- **WRITTEN PROBLEM**
Reproduce the records below exactly as given.

- **DATASET EXCERPTS**
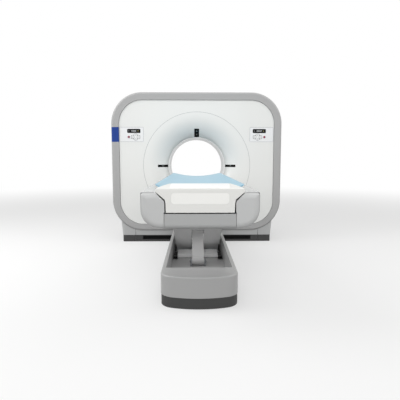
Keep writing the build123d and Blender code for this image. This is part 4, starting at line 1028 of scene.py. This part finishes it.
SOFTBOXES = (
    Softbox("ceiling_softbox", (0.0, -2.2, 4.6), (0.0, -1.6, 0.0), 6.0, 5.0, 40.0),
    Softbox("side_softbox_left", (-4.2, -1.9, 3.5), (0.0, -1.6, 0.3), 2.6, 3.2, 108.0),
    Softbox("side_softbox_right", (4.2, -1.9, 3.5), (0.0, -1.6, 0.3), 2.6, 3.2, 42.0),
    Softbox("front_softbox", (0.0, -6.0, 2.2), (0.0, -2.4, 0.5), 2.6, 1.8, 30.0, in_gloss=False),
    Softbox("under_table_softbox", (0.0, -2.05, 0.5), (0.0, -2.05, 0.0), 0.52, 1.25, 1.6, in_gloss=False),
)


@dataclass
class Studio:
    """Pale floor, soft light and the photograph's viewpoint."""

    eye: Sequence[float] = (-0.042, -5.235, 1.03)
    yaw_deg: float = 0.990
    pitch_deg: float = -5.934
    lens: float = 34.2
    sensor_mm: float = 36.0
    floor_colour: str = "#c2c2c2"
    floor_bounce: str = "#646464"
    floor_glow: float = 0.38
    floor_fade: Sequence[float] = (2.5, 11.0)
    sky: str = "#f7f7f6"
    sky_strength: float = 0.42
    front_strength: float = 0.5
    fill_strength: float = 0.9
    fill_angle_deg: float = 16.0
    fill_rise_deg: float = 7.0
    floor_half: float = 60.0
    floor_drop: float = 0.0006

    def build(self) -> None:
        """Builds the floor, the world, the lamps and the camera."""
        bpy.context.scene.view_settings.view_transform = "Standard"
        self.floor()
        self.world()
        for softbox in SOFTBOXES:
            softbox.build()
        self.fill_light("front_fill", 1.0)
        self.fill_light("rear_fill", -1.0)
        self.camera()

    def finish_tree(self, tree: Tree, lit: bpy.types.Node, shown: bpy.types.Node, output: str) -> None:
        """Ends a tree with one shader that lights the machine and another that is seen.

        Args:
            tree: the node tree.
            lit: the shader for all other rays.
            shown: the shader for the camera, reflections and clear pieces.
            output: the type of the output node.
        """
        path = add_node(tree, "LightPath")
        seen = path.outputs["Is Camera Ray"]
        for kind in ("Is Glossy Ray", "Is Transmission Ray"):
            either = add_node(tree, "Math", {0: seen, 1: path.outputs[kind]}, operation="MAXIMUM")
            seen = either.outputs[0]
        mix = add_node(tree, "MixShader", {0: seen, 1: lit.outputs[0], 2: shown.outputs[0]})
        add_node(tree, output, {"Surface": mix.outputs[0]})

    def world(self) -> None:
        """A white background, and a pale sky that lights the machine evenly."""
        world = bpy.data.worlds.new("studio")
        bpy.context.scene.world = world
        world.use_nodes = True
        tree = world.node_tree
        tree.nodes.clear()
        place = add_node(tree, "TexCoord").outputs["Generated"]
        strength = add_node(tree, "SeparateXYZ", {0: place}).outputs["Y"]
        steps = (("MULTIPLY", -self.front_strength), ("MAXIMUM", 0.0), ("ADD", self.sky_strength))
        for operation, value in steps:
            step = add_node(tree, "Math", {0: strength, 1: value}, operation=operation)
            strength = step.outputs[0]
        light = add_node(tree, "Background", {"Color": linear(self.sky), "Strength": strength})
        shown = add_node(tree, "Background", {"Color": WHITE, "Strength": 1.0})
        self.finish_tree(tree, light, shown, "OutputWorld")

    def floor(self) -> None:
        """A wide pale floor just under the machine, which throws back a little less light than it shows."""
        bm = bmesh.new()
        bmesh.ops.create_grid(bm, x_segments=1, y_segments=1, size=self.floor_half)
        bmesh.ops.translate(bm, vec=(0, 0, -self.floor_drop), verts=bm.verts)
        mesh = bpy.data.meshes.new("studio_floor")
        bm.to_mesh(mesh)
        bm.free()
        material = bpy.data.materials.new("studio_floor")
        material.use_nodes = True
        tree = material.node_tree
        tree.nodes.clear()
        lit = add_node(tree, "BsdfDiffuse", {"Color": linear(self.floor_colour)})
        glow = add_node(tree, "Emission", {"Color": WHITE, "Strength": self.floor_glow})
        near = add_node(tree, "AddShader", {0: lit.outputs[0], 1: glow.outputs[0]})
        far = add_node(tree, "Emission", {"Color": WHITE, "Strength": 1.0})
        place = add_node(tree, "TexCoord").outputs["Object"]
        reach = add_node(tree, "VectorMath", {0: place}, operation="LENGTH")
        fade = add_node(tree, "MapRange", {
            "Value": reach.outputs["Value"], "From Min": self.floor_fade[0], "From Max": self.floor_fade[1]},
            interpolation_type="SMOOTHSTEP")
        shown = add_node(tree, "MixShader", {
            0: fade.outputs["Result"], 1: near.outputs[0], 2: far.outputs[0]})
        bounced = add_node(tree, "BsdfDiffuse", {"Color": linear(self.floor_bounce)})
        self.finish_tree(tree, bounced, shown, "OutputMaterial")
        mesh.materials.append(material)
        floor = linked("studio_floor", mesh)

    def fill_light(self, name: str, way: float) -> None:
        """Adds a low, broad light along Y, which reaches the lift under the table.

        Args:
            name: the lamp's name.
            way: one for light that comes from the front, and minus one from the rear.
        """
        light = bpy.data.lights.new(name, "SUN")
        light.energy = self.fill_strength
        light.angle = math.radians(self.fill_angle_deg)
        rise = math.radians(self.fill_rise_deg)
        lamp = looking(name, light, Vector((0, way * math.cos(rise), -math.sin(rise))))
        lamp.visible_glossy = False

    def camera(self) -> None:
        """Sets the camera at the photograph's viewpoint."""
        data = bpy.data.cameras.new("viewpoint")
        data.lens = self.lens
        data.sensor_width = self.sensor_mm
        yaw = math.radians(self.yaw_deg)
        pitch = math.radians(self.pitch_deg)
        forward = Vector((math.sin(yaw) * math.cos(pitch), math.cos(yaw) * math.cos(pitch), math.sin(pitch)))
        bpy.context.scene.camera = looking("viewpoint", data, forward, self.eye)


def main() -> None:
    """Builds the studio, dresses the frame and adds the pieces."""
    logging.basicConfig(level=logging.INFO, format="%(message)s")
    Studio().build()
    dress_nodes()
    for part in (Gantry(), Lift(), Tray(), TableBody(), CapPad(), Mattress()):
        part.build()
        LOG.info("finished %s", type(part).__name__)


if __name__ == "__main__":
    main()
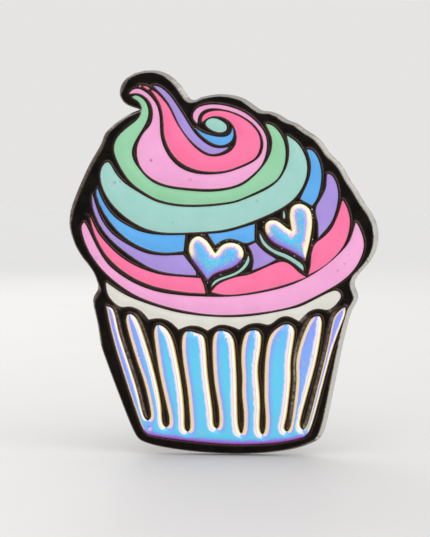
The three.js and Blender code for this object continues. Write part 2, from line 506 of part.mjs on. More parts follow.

- **WORKED SOLUTION**
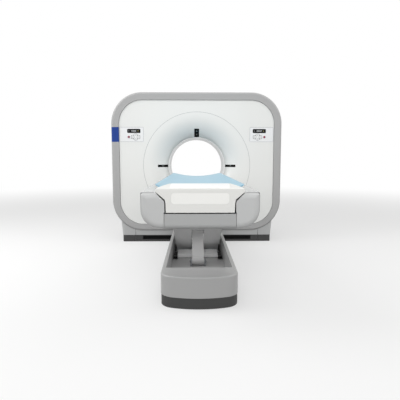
Keep writing the build123d and Blender code for this image. This is part 4, starting at line 1028 of scene.py. This part finishes it.
SOFTBOXES = (
    Softbox("ceiling_softbox", (0.0, -2.2, 4.6), (0.0, -1.6, 0.0), 6.0, 5.0, 40.0),
    Softbox("side_softbox_left", (-4.2, -1.9, 3.5), (0.0, -1.6, 0.3), 2.6, 3.2, 108.0),
    Softbox("side_softbox_right", (4.2, -1.9, 3.5), (0.0, -1.6, 0.3), 2.6, 3.2, 42.0),
    Softbox("front_softbox", (0.0, -6.0, 2.2), (0.0, -2.4, 0.5), 2.6, 1.8, 30.0, in_gloss=False),
    Softbox("under_table_softbox", (0.0, -2.05, 0.5), (0.0, -2.05, 0.0), 0.52, 1.25, 1.6, in_gloss=False),
)


@dataclass
class Studio:
    """Pale floor, soft light and the photograph's viewpoint."""

    eye: Sequence[float] = (-0.042, -5.235, 1.03)
    yaw_deg: float = 0.990
    pitch_deg: float = -5.934
    lens: float = 34.2
    sensor_mm: float = 36.0
    floor_colour: str = "#c2c2c2"
    floor_bounce: str = "#646464"
    floor_glow: float = 0.38
    floor_fade: Sequence[float] = (2.5, 11.0)
    sky: str = "#f7f7f6"
    sky_strength: float = 0.42
    front_strength: float = 0.5
    fill_strength: float = 0.9
    fill_angle_deg: float = 16.0
    fill_rise_deg: float = 7.0
    floor_half: float = 60.0
    floor_drop: float = 0.0006

    def build(self) -> None:
        """Builds the floor, the world, the lamps and the camera."""
        bpy.context.scene.view_settings.view_transform = "Standard"
        self.floor()
        self.world()
        for softbox in SOFTBOXES:
            softbox.build()
        self.fill_light("front_fill", 1.0)
        self.fill_light("rear_fill", -1.0)
        self.camera()

    def finish_tree(self, tree: Tree, lit: bpy.types.Node, shown: bpy.types.Node, output: str) -> None:
        """Ends a tree with one shader that lights the machine and another that is seen.

        Args:
            tree: the node tree.
            lit: the shader for all other rays.
            shown: the shader for the camera, reflections and clear pieces.
            output: the type of the output node.
        """
        path = add_node(tree, "LightPath")
        seen = path.outputs["Is Camera Ray"]
        for kind in ("Is Glossy Ray", "Is Transmission Ray"):
            either = add_node(tree, "Math", {0: seen, 1: path.outputs[kind]}, operation="MAXIMUM")
            seen = either.outputs[0]
        mix = add_node(tree, "MixShader", {0: seen, 1: lit.outputs[0], 2: shown.outputs[0]})
        add_node(tree, output, {"Surface": mix.outputs[0]})

    def world(self) -> None:
        """A white background, and a pale sky that lights the machine evenly."""
        world = bpy.data.worlds.new("studio")
        bpy.context.scene.world = world
        world.use_nodes = True
        tree = world.node_tree
        tree.nodes.clear()
        place = add_node(tree, "TexCoord").outputs["Generated"]
        strength = add_node(tree, "SeparateXYZ", {0: place}).outputs["Y"]
        steps = (("MULTIPLY", -self.front_strength), ("MAXIMUM", 0.0), ("ADD", self.sky_strength))
        for operation, value in steps:
            step = add_node(tree, "Math", {0: strength, 1: value}, operation=operation)
            strength = step.outputs[0]
        light = add_node(tree, "Background", {"Color": linear(self.sky), "Strength": strength})
        shown = add_node(tree, "Background", {"Color": WHITE, "Strength": 1.0})
        self.finish_tree(tree, light, shown, "OutputWorld")

    def floor(self) -> None:
        """A wide pale floor just under the machine, which throws back a little less light than it shows."""
        bm = bmesh.new()
        bmesh.ops.create_grid(bm, x_segments=1, y_segments=1, size=self.floor_half)
        bmesh.ops.translate(bm, vec=(0, 0, -self.floor_drop), verts=bm.verts)
        mesh = bpy.data.meshes.new("studio_floor")
        bm.to_mesh(mesh)
        bm.free()
        material = bpy.data.materials.new("studio_floor")
        material.use_nodes = True
        tree = material.node_tree
        tree.nodes.clear()
        lit = add_node(tree, "BsdfDiffuse", {"Color": linear(self.floor_colour)})
        glow = add_node(tree, "Emission", {"Color": WHITE, "Strength": self.floor_glow})
        near = add_node(tree, "AddShader", {0: lit.outputs[0], 1: glow.outputs[0]})
        far = add_node(tree, "Emission", {"Color": WHITE, "Strength": 1.0})
        place = add_node(tree, "TexCoord").outputs["Object"]
        reach = add_node(tree, "VectorMath", {0: place}, operation="LENGTH")
        fade = add_node(tree, "MapRange", {
            "Value": reach.outputs["Value"], "From Min": self.floor_fade[0], "From Max": self.floor_fade[1]},
            interpolation_type="SMOOTHSTEP")
        shown = add_node(tree, "MixShader", {
            0: fade.outputs["Result"], 1: near.outputs[0], 2: far.outputs[0]})
        bounced = add_node(tree, "BsdfDiffuse", {"Color": linear(self.floor_bounce)})
        self.finish_tree(tree, bounced, shown, "OutputMaterial")
        mesh.materials.append(material)
        floor = linked("studio_floor", mesh)

    def fill_light(self, name: str, way: float) -> None:
        """Adds a low, broad light along Y, which reaches the lift under the table.

        Args:
            name: the lamp's name.
            way: one for light that comes from the front, and minus one from the rear.
        """
        light = bpy.data.lights.new(name, "SUN")
        light.energy = self.fill_strength
        light.angle = math.radians(self.fill_angle_deg)
        rise = math.radians(self.fill_rise_deg)
        lamp = looking(name, light, Vector((0, way * math.cos(rise), -math.sin(rise))))
        lamp.visible_glossy = False

    def camera(self) -> None:
        """Sets the camera at the photograph's viewpoint."""
        data = bpy.data.cameras.new("viewpoint")
        data.lens = self.lens
        data.sensor_width = self.sensor_mm
        yaw = math.radians(self.yaw_deg)
        pitch = math.radians(self.pitch_deg)
        forward = Vector((math.sin(yaw) * math.cos(pitch), math.cos(yaw) * math.cos(pitch), math.sin(pitch)))
        bpy.context.scene.camera = looking("viewpoint", data, forward, self.eye)


def main() -> None:
    """Builds the studio, dresses the frame and adds the pieces."""
    logging.basicConfig(level=logging.INFO, format="%(message)s")
    Studio().build()
    dress_nodes()
    for part in (Gantry(), Lift(), Tray(), TableBody(), CapPad(), Mattress()):
        part.build()
        LOG.info("finished %s", type(part).__name__)


if __name__ == "__main__":
    main()
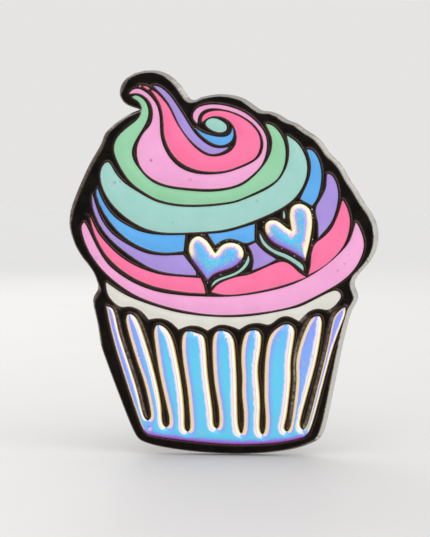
The three.js and Blender code for this object continues. Write part 2, from line 506 of part.mjs on. More parts follow.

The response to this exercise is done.